Michael was Editor of Parallel Histories from 2017 until his untimely death in 2024. Below are his words about how he came to found Parallel Histories:
“Parallel Histories stems from my own past, both my childhood and more recently my experience as a high school history teacher over nearly twenty years. Over this time as a teacher a few things became very clear to me. First, students love learning controversial history which challenges them to engage with more than one perspective, second, they really enjoy discussing and debating these different historical perspectives and third, they don’t get enough opportunities to learn this way.
I set up Parallel Histories in 2017 to make it easier for teachers to teach controversial history in a lively and engaging manner, emphasising speaking and listening as much as writing. We have focused on doing three things; making educational resources which are innovative, challenging, and fun, providing teachers with training on how to teach controversial history, and running inter-school online debating.
Our programmes are open to everybody, but we ensure that our schools as a cohort have significantly higher levels of students on Free School Meals than the national average.

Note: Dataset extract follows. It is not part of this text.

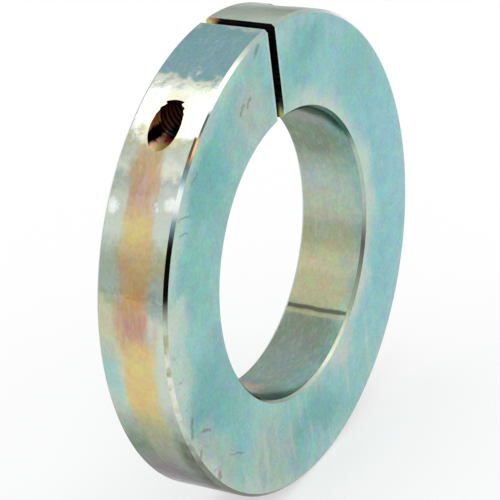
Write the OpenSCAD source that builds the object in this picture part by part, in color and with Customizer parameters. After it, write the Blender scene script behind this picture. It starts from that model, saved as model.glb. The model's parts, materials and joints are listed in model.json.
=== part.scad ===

Looking further back, I spent formative years in Northern Ireland as the Troubles began. I have a very clear memory of my father taking me aged nine to see the aftermath of the previous night’s rioting on Bombay Street in Belfast. The sight of a family carrying their furniture out of their terraced house with its smashed windows and loading their possessions onto a lorry to make the move out of a mixed area, made a profound impression on me. I simply couldn’t understand how people growing up in the same neighbourhood had turned against each other. Later when I understood how history plays an important role in fostering identity politics, I realised that it is essential school students study these contested histories of conflict as part of their preparation to be active citizens in flourishing pluralistic democracies.
It took me quite a while to realise that Parallel Histories was what I wanted to do. Before becoming a teacher aged 40, I ran the US arm of a management consulting business and before that I worked in sales and marketing for big businesses with global brands. All interesting jobs but the one I’ve got now is the most important!”
I came across Michael in a Guardian article in 2015 about the difficulties of teaching the Israel Palestine conflict in school. He was developing a new way of teaching contentious history and was looking for a sponsor. I thought this sounded excellent so I called him up and offered to help. We had a cup of tea in St Pancras station and that was the start of a very fruitful collaboration.
My initial interest was in seeing the Israel Palestine conflict taught well – I think it’s really important that controversial topics should be tackled in the classroom – but as time has gone on I can see the need and benefits of using this dual narrative approach to many other controversial topics. We need to teach our school students how to think not what to think.
Today the alignment between Parallel Histories and one of my other projects, Campaign for Social Justice, is closer than ever. Unscrupulous politicians find it too easy to stoke intercommunal tensions to distract voters from social injustice. We must ensure tomorrow’s voters know there is always more than one narrative and that they have the skills to pick through the evidence to make up their own mind.
I’ve been delighted by our fantastic growth to 1100 secondary schools around the world, including 600 in the UK alone. We aren’t part of any government programme so this growth is all from individual teachers seeing the benefits to their students of our unique approach and then making time for it in their crowded curriculum.
Photo credit: Gerardo Jaconelli
I was Chief of Staff to Tony Blair from 1995 to 2007 and the chief British government negotiator on Northern Ireland from 1997-2007. Before that I was a British diplomat from 1979 to 1995 working among other things on the negotiations to return Hong Kong to China in the early 1980s, the CSCE human rights talks and CDE arms control talks with the Soviet Union in the mid-1980s, and the ‘Two plus Four’’ talks on German reunification in the late 1990-1.
Since leaving government I have established a charity, Intermediate, which I head, to work on armed conflicts around the world. We are currently working on 10 conflicts on four continents. I have written three books: Great Hatred Little Room: Negotiating Peace in Northern Ireland, The New Machiavelli: How to wield power in the modern world and Talking to Terrorists.
As a history graduate from both British and American universities and because of my work on conflict, I am delighted to be a Patron of Parallel Histories, because I too believe in the importance of asking communities in conflict to acknowledge each other’s historical narratives, without letting the past poison the future, and in the importance of robust but respectful dialogue.
These are attitudes and skills which are more easily acquired young, and it is why I strongly support Parallel Histories and their work in schools.